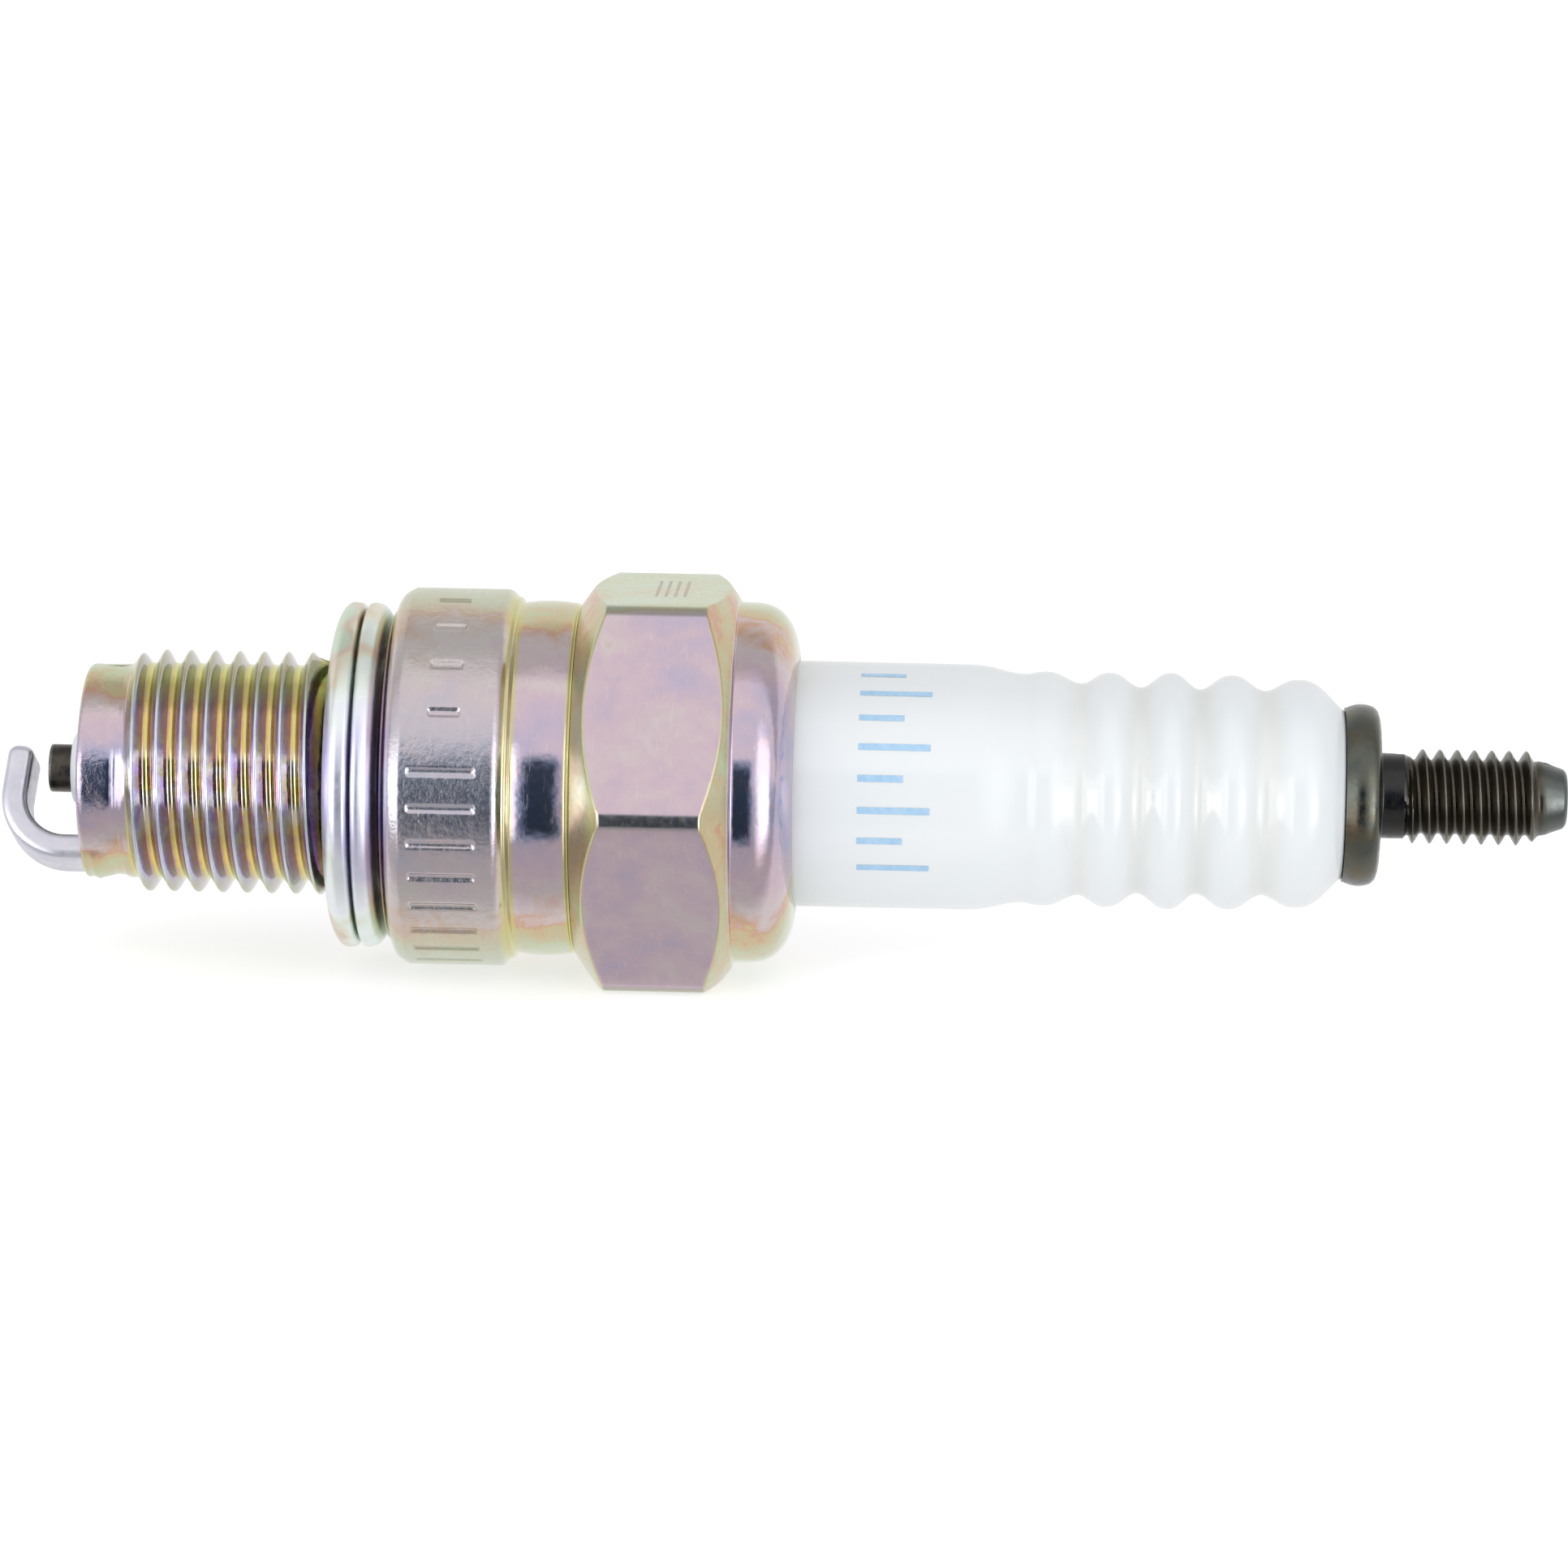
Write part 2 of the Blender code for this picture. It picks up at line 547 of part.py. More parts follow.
def build_packing(materials):
    """The plate packing on the seat, and the two wire rings with talc pressed between them."""
    seat = SEAT_HIGH - SEAT_LOW
    inward = Vector((seat.y, -seat.x)).normalized()
    corners = []
    for along, lift in ((0.12, 0.0), (0.12, 1.0), (0.9, 1.0), (0.9, 0.0)):
        corner = SEAT_LOW + seat * along + inward * (SEAT_GAP + PLATE_THICKNESS * lift)
        corners.append((corner.x, corner.y))
    spin_outline("plate_packing", corners, 36, materials["packing_steel"])
    for name, station in (("lower_packing_ring", LOWER_PACKING), ("upper_packing_ring", UPPER_PACKING)):
        wire = arc((station, PACKING_RADIUS), PACKING_WIRE_RADIUS, 0.0, 324.0, 9)
        spin_outline(name, wire, 32, materials["packing_steel"])
    inside = INSULATOR_BARREL_RADIUS + GAP
    outside = CHAMBER_RADIUS - 2.0 * GAP
    talc = [(TALC_BOTTOM, inside), (TALC_BOTTOM, outside), (TALC_TOP, outside), (TALC_TOP, inside)]
    spin_outline("talc_packing", talc, 36, materials["talc"])


def main():
    clear_scene()
    materials = {
        "plated_steel": make_material("plated_steel", (0.62, 0.56, 0.50), 1.0, 0.26),
        "gasket_steel": make_material("gasket_steel", (0.66, 0.68, 0.60), 1.0, 0.28),
        "insulator": make_material("insulator", (0.86, 0.88, 0.91), 0.0, 0.10),
        "stud_steel": make_material("stud_steel", (0.17, 0.15, 0.12), 0.9, 0.38),
        "strap_nickel": make_material("strap_nickel", (0.58, 0.57, 0.58), 1.0, 0.30),
        "nickel": make_material("nickel", (0.14, 0.11, 0.08), 0.9, 0.42),
        "copper": make_material("copper", (0.72, 0.36, 0.20), 1.0, 0.35),
        "glass_seal": make_material("glass_seal", (0.16, 0.15, 0.15), 0.2, 0.35),
        "resistor": make_material("resistor", (0.07, 0.07, 0.07), 0.0, 0.75),
        "packing_steel": make_material("packing_steel", (0.50, 0.49, 0.47), 1.0, 0.40),
        "talc": make_material("talc", (0.80, 0.79, 0.74), 0.0, 0.90),
    }
    build_shell(materials["plated_steel"])
    build_insulator(materials["insulator"])
    build_stud(materials["stud_steel"])
    build_plug_core(materials)
    build_ground_electrode(materials["strap_nickel"])
    build_gasket(materials["gasket_steel"])
    build_packing(materials)


main()
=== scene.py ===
"""Spark plug lying on its hexagon: fine surfaces, finishes, floor, light and camera.

Sizes are in millimetres, except those of the floor, the lamp and the camera, which are in metres.
A station is a distance along +X from the shell's seat plane, and an angle goes round the axis from
+Z through -Y.
"""

from math import cos, pi, radians, sin

import bpy
from mathutils import Matrix, Vector


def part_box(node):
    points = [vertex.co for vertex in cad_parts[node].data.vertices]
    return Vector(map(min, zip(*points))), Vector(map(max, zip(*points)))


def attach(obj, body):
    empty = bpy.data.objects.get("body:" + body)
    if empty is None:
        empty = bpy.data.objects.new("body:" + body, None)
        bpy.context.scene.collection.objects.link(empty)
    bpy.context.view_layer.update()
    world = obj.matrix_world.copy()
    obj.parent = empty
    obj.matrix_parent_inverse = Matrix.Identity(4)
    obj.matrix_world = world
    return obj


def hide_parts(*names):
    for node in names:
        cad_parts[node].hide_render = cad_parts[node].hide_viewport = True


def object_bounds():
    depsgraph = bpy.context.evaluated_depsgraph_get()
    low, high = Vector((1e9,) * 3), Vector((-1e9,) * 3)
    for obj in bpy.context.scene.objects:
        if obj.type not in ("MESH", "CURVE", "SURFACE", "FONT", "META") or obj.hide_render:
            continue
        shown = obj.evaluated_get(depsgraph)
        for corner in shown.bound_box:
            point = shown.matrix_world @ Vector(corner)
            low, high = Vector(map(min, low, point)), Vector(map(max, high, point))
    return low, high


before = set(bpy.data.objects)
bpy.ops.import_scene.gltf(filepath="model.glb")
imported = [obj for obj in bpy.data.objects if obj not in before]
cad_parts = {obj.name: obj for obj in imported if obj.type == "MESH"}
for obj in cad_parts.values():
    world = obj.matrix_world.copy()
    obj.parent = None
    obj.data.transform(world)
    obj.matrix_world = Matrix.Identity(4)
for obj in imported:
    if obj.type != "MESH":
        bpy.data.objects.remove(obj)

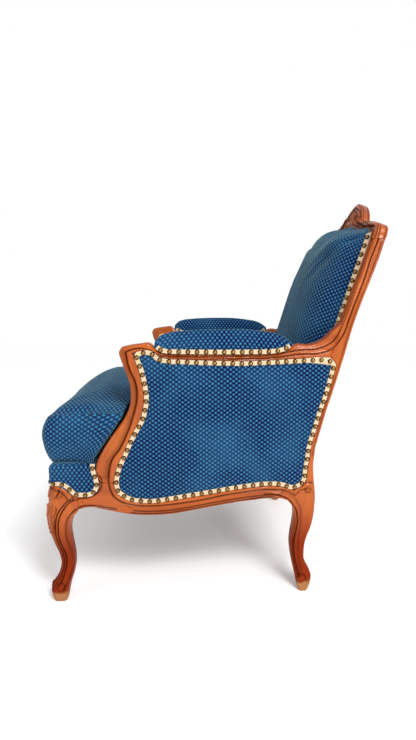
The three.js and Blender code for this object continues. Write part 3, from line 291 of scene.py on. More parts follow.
# Height, front edge and back edge of the rear post
POST = np.array([
    [0, 0.94, 0.971], [0.05, 0.933, 0.981], [0.1, 0.93, 0.986], [0.16, 0.925, 0.988], [0.25, 0.918, 0.972],
    [0.33, 0.912, 0.961], [0.41, 0.908, 0.96], [0.5, 0.906, 0.963], [0.59, 0.909, 0.972],
    [0.69, 0.915, 0.986], [0.79, 0.919, 0.994], [0.88, 0.917, 0.998], [0.95, 0.907, 0.999],
    [0.99, REAR_JOINT, 1], [RAIL_TOP, REAR_JOINT, 0.99], [1.21, 0.912, 0.988], [1.3, 0.935, 0.991],
    [BACK_FOOT, 0.944, 1], [1.49, 0.958, 1.05], [1.6, 0.975, 1.108], [1.7, 0.995, 1.17],
    [1.82, 1.044, 1.24], [1.923, 1.108, 1.297], [2.142, 1.25, 1.411], [2.26, 1.335, 1.486],
    [2.42, 1.443, 1.6], [2.58, 1.55, 1.706], [2.66, 1.6, 1.75],
])
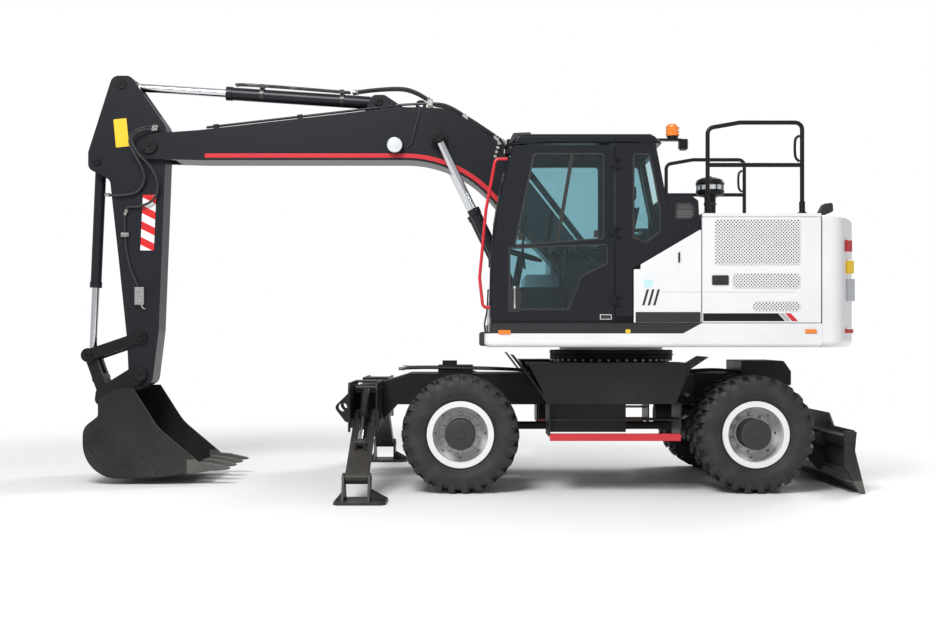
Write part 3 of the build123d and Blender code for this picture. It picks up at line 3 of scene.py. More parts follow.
import bmesh
import bpy
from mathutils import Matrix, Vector


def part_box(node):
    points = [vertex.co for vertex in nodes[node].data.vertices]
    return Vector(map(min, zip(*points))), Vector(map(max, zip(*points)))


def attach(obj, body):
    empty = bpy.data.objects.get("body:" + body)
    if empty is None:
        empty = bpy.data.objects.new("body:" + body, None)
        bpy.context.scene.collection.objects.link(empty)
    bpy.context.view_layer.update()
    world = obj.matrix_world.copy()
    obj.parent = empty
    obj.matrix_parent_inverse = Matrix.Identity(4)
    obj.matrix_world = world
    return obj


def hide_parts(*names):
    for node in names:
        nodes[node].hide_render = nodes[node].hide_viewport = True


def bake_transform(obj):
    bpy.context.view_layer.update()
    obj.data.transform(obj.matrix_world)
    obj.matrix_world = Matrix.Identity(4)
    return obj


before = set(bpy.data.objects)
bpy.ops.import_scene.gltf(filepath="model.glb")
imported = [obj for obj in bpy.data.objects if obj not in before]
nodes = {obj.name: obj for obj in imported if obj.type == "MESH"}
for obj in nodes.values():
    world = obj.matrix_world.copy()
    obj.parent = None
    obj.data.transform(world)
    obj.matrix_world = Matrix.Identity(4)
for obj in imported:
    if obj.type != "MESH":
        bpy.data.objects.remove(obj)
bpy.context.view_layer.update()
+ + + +
◆ **What is asked**: Give all the entries again exactly; leave none out.

◆ **Solution for this exercise**:
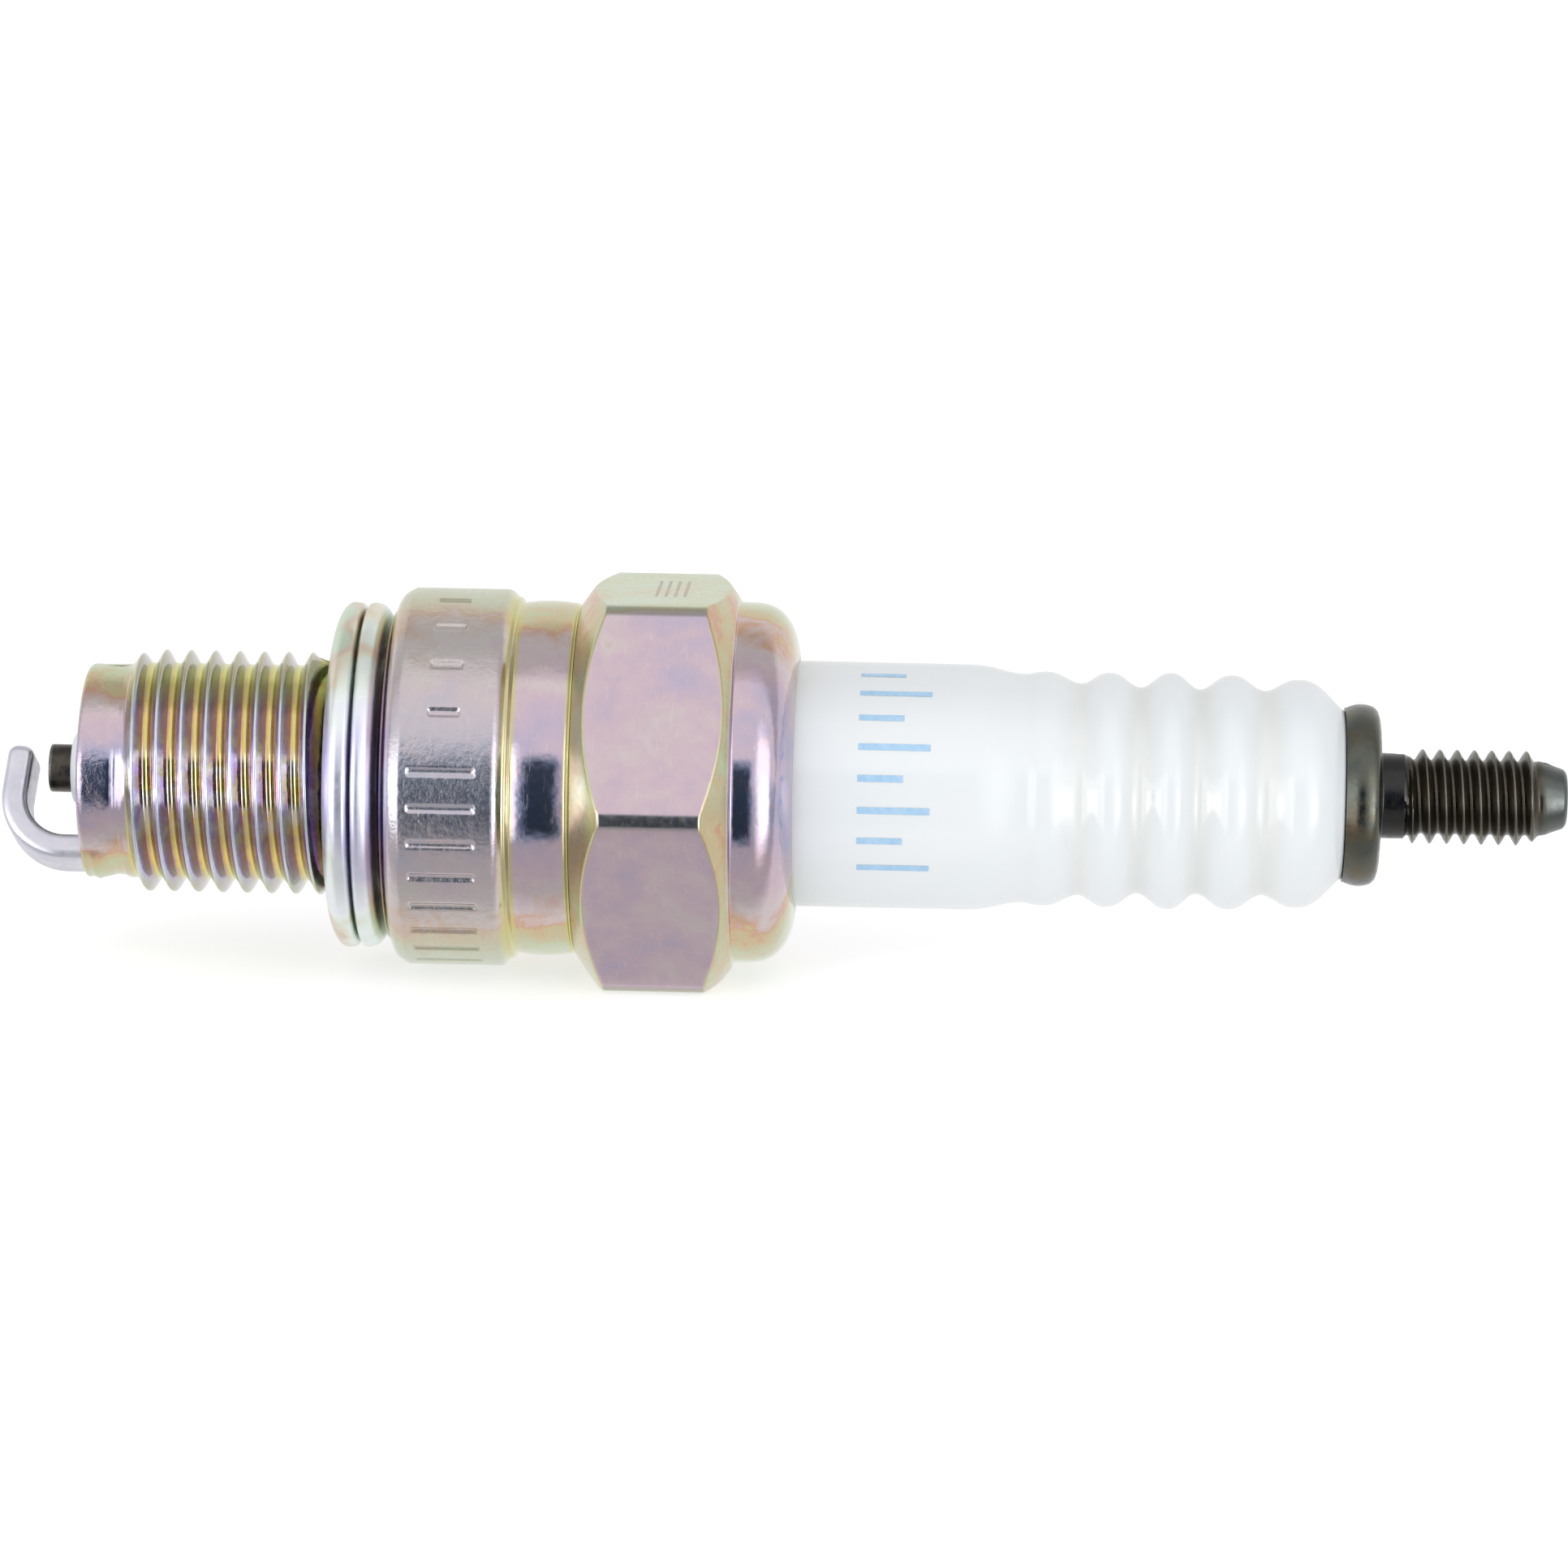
Write part 2 of the Blender code for this picture. It picks up at line 547 of part.py. More parts follow.
def build_packing(materials):
    """The plate packing on the seat, and the two wire rings with talc pressed between them."""
    seat = SEAT_HIGH - SEAT_LOW
    inward = Vector((seat.y, -seat.x)).normalized()
    corners = []
    for along, lift in ((0.12, 0.0), (0.12, 1.0), (0.9, 1.0), (0.9, 0.0)):
        corner = SEAT_LOW + seat * along + inward * (SEAT_GAP + PLATE_THICKNESS * lift)
        corners.append((corner.x, corner.y))
    spin_outline("plate_packing", corners, 36, materials["packing_steel"])
    for name, station in (("lower_packing_ring", LOWER_PACKING), ("upper_packing_ring", UPPER_PACKING)):
        wire = arc((station, PACKING_RADIUS), PACKING_WIRE_RADIUS, 0.0, 324.0, 9)
        spin_outline(name, wire, 32, materials["packing_steel"])
    inside = INSULATOR_BARREL_RADIUS + GAP
    outside = CHAMBER_RADIUS - 2.0 * GAP
    talc = [(TALC_BOTTOM, inside), (TALC_BOTTOM, outside), (TALC_TOP, outside), (TALC_TOP, inside)]
    spin_outline("talc_packing", talc, 36, materials["talc"])


def main():
    clear_scene()
    materials = {
        "plated_steel": make_material("plated_steel", (0.62, 0.56, 0.50), 1.0, 0.26),
        "gasket_steel": make_material("gasket_steel", (0.66, 0.68, 0.60), 1.0, 0.28),
        "insulator": make_material("insulator", (0.86, 0.88, 0.91), 0.0, 0.10),
        "stud_steel": make_material("stud_steel", (0.17, 0.15, 0.12), 0.9, 0.38),
        "strap_nickel": make_material("strap_nickel", (0.58, 0.57, 0.58), 1.0, 0.30),
        "nickel": make_material("nickel", (0.14, 0.11, 0.08), 0.9, 0.42),
        "copper": make_material("copper", (0.72, 0.36, 0.20), 1.0, 0.35),
        "glass_seal": make_material("glass_seal", (0.16, 0.15, 0.15), 0.2, 0.35),
        "resistor": make_material("resistor", (0.07, 0.07, 0.07), 0.0, 0.75),
        "packing_steel": make_material("packing_steel", (0.50, 0.49, 0.47), 1.0, 0.40),
        "talc": make_material("talc", (0.80, 0.79, 0.74), 0.0, 0.90),
    }
    build_shell(materials["plated_steel"])
    build_insulator(materials["insulator"])
    build_stud(materials["stud_steel"])
    build_plug_core(materials)
    build_ground_electrode(materials["strap_nickel"])
    build_gasket(materials["gasket_steel"])
    build_packing(materials)


main()
=== scene.py ===
"""Spark plug lying on its hexagon: fine surfaces, finishes, floor, light and camera.

Sizes are in millimetres, except those of the floor, the lamp and the camera, which are in metres.
A station is a distance along +X from the shell's seat plane, and an angle goes round the axis from
+Z through -Y.
"""

from math import cos, pi, radians, sin

import bpy
from mathutils import Matrix, Vector


def part_box(node):
    points = [vertex.co for vertex in cad_parts[node].data.vertices]
    return Vector(map(min, zip(*points))), Vector(map(max, zip(*points)))


def attach(obj, body):
    empty = bpy.data.objects.get("body:" + body)
    if empty is None:
        empty = bpy.data.objects.new("body:" + body, None)
        bpy.context.scene.collection.objects.link(empty)
    bpy.context.view_layer.update()
    world = obj.matrix_world.copy()
    obj.parent = empty
    obj.matrix_parent_inverse = Matrix.Identity(4)
    obj.matrix_world = world
    return obj


def hide_parts(*names):
    for node in names:
        cad_parts[node].hide_render = cad_parts[node].hide_viewport = True


def object_bounds():
    depsgraph = bpy.context.evaluated_depsgraph_get()
    low, high = Vector((1e9,) * 3), Vector((-1e9,) * 3)
    for obj in bpy.context.scene.objects:
        if obj.type not in ("MESH", "CURVE", "SURFACE", "FONT", "META") or obj.hide_render:
            continue
        shown = obj.evaluated_get(depsgraph)
        for corner in shown.bound_box:
            point = shown.matrix_world @ Vector(corner)
            low, high = Vector(map(min, low, point)), Vector(map(max, high, point))
    return low, high


before = set(bpy.data.objects)
bpy.ops.import_scene.gltf(filepath="model.glb")
imported = [obj for obj in bpy.data.objects if obj not in before]
cad_parts = {obj.name: obj for obj in imported if obj.type == "MESH"}
for obj in cad_parts.values():
    world = obj.matrix_world.copy()
    obj.parent = None
    obj.data.transform(world)
    obj.matrix_world = Matrix.Identity(4)
for obj in imported:
    if obj.type != "MESH":
        bpy.data.objects.remove(obj)

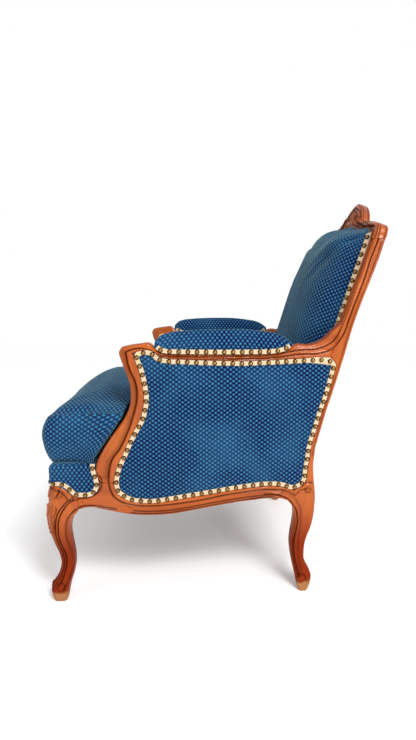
The three.js and Blender code for this object continues. Write part 3, from line 291 of scene.py on. More parts follow.
# Height, front edge and back edge of the rear post
POST = np.array([
    [0, 0.94, 0.971], [0.05, 0.933, 0.981], [0.1, 0.93, 0.986], [0.16, 0.925, 0.988], [0.25, 0.918, 0.972],
    [0.33, 0.912, 0.961], [0.41, 0.908, 0.96], [0.5, 0.906, 0.963], [0.59, 0.909, 0.972],
    [0.69, 0.915, 0.986], [0.79, 0.919, 0.994], [0.88, 0.917, 0.998], [0.95, 0.907, 0.999],
    [0.99, REAR_JOINT, 1], [RAIL_TOP, REAR_JOINT, 0.99], [1.21, 0.912, 0.988], [1.3, 0.935, 0.991],
    [BACK_FOOT, 0.944, 1], [1.49, 0.958, 1.05], [1.6, 0.975, 1.108], [1.7, 0.995, 1.17],
    [1.82, 1.044, 1.24], [1.923, 1.108, 1.297], [2.142, 1.25, 1.411], [2.26, 1.335, 1.486],
    [2.42, 1.443, 1.6], [2.58, 1.55, 1.706], [2.66, 1.6, 1.75],
])
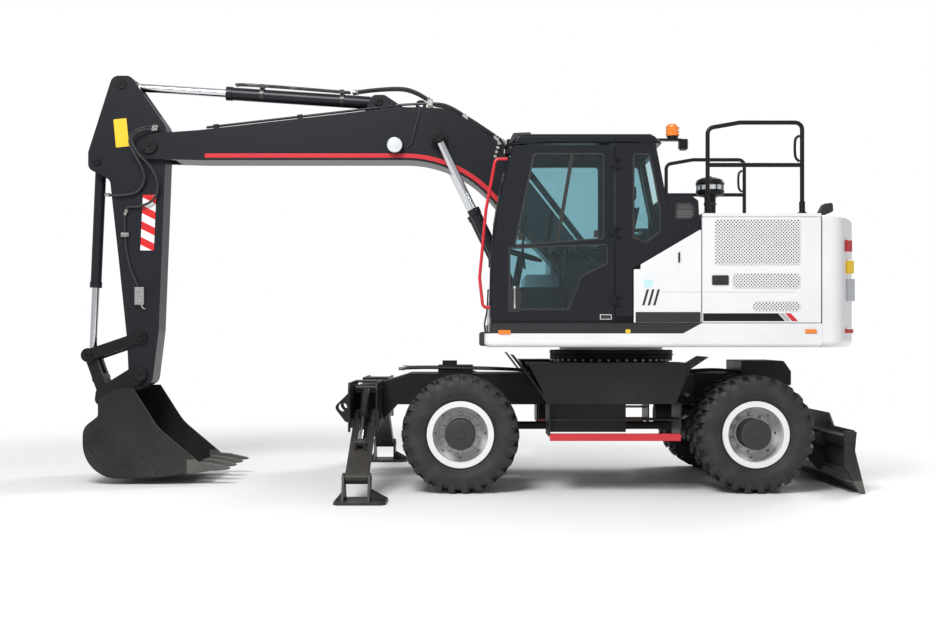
Write part 3 of the build123d and Blender code for this picture. It picks up at line 3 of scene.py. More parts follow.
import bmesh
import bpy
from mathutils import Matrix, Vector


def part_box(node):
    points = [vertex.co for vertex in nodes[node].data.vertices]
    return Vector(map(min, zip(*points))), Vector(map(max, zip(*points)))


def attach(obj, body):
    empty = bpy.data.objects.get("body:" + body)
    if empty is None:
        empty = bpy.data.objects.new("body:" + body, None)
        bpy.context.scene.collection.objects.link(empty)
    bpy.context.view_layer.update()
    world = obj.matrix_world.copy()
    obj.parent = empty
    obj.matrix_parent_inverse = Matrix.Identity(4)
    obj.matrix_world = world
    return obj


def hide_parts(*names):
    for node in names:
        nodes[node].hide_render = nodes[node].hide_viewport = True


def bake_transform(obj):
    bpy.context.view_layer.update()
    obj.data.transform(obj.matrix_world)
    obj.matrix_world = Matrix.Identity(4)
    return obj


before = set(bpy.data.objects)
bpy.ops.import_scene.gltf(filepath="model.glb")
imported = [obj for obj in bpy.data.objects if obj not in before]
nodes = {obj.name: obj for obj in imported if obj.type == "MESH"}
for obj in nodes.values():
    world = obj.matrix_world.copy()
    obj.parent = None
    obj.data.transform(world)
    obj.matrix_world = Matrix.Identity(4)
for obj in imported:
    if obj.type != "MESH":
        bpy.data.objects.remove(obj)
bpy.context.view_layer.update()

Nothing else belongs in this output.